--- Begin Recorded data ---

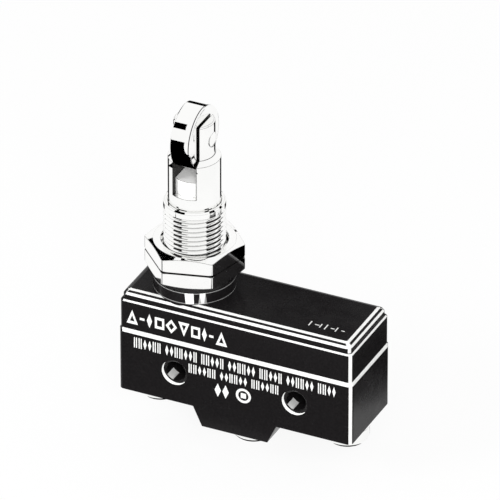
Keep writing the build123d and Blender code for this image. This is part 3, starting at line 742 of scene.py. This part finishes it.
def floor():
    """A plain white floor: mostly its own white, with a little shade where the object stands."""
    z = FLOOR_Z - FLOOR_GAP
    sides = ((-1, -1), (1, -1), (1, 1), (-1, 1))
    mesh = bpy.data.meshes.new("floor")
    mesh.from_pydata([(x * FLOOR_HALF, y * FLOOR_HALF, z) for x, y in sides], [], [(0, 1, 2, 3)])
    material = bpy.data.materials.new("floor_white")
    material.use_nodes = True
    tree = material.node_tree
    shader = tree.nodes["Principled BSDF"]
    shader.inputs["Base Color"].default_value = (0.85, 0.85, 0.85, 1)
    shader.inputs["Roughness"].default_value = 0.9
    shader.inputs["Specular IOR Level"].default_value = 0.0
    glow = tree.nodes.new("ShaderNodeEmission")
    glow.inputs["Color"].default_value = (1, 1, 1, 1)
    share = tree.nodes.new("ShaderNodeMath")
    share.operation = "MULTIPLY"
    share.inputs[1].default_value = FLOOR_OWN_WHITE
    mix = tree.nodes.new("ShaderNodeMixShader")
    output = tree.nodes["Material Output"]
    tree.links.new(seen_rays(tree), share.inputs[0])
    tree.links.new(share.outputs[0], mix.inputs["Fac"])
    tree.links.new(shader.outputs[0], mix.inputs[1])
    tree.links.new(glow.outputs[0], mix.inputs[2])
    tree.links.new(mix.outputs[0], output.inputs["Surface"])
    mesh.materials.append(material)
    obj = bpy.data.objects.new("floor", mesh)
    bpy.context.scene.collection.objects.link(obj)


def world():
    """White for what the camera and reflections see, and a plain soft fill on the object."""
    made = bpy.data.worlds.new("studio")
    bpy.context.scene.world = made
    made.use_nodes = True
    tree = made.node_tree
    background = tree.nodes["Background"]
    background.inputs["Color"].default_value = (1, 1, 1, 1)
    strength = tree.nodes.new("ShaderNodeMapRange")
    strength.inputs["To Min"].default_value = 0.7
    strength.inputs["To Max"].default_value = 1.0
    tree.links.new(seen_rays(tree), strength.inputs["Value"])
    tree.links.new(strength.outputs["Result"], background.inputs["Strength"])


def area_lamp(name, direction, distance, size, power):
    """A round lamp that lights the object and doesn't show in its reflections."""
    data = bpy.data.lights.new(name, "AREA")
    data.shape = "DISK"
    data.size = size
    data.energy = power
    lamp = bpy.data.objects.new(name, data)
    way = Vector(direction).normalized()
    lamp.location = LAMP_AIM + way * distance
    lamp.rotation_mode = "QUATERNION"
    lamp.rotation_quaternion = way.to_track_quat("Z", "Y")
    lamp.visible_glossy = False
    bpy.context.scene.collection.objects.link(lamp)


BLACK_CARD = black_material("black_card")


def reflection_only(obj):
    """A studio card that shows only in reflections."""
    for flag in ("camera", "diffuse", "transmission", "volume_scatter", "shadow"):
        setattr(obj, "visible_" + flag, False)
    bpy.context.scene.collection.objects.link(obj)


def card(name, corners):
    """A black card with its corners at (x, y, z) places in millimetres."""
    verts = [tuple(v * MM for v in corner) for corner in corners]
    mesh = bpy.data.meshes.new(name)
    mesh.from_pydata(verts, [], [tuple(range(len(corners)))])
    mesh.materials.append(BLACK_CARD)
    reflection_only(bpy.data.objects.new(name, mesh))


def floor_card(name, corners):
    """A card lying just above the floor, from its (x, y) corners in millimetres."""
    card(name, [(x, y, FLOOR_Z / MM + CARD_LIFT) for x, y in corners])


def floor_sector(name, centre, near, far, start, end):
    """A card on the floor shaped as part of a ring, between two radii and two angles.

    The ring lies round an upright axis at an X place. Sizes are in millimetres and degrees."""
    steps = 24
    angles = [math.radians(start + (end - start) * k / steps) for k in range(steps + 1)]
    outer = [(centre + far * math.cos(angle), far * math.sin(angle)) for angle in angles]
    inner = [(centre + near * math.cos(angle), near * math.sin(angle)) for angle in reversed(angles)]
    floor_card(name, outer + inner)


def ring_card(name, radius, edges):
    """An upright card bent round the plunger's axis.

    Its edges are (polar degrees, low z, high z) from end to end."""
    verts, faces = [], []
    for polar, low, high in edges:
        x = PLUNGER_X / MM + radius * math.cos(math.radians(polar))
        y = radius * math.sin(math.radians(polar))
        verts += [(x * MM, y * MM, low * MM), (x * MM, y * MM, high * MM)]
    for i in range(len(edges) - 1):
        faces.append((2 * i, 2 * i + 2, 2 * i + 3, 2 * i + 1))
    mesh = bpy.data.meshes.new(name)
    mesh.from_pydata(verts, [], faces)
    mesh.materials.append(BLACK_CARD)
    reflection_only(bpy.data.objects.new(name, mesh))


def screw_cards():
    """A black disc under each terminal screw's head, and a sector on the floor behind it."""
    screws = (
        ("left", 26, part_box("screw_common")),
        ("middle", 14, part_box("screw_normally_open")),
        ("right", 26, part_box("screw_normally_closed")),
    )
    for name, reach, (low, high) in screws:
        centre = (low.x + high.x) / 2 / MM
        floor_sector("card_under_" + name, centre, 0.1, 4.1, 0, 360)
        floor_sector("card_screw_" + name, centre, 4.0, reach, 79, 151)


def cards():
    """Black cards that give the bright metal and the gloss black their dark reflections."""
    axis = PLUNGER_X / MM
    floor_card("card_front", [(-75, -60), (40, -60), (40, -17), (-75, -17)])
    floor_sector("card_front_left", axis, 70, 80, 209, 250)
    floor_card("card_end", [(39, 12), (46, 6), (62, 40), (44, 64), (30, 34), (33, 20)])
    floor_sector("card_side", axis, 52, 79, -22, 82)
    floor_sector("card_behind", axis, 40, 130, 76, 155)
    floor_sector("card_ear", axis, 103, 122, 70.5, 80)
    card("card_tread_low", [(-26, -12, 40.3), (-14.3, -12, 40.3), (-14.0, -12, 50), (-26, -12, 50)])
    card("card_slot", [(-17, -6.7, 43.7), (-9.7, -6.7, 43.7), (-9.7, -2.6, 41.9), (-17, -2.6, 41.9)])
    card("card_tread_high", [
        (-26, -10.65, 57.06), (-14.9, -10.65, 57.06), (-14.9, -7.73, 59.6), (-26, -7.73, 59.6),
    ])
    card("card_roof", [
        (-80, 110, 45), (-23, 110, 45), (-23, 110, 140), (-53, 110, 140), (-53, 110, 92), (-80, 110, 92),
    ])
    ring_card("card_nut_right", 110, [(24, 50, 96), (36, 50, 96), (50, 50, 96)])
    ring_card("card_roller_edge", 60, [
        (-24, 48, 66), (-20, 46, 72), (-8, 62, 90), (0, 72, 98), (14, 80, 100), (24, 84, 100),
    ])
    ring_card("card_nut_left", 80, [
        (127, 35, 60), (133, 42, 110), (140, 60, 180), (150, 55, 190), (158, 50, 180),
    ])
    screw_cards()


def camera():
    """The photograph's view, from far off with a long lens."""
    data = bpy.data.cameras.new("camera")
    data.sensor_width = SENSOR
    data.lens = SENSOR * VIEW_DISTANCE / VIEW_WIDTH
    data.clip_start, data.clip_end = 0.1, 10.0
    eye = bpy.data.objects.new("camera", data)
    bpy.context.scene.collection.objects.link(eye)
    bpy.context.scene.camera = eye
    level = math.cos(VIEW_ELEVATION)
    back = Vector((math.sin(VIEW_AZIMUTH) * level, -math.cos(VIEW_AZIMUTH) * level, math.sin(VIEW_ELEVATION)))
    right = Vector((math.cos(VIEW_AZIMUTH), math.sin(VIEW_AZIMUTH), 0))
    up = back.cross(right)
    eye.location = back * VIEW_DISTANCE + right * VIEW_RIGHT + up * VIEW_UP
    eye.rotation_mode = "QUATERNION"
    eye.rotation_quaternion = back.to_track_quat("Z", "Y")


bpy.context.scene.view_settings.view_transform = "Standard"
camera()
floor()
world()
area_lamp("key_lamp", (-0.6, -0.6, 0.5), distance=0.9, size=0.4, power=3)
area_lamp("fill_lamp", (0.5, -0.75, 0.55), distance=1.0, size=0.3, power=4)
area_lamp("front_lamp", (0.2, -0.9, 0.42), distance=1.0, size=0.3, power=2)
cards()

--- End Recorded data ---

Given task:
Using the listing above, state the number of lines that hold "scene", with no other text.

Task output:
8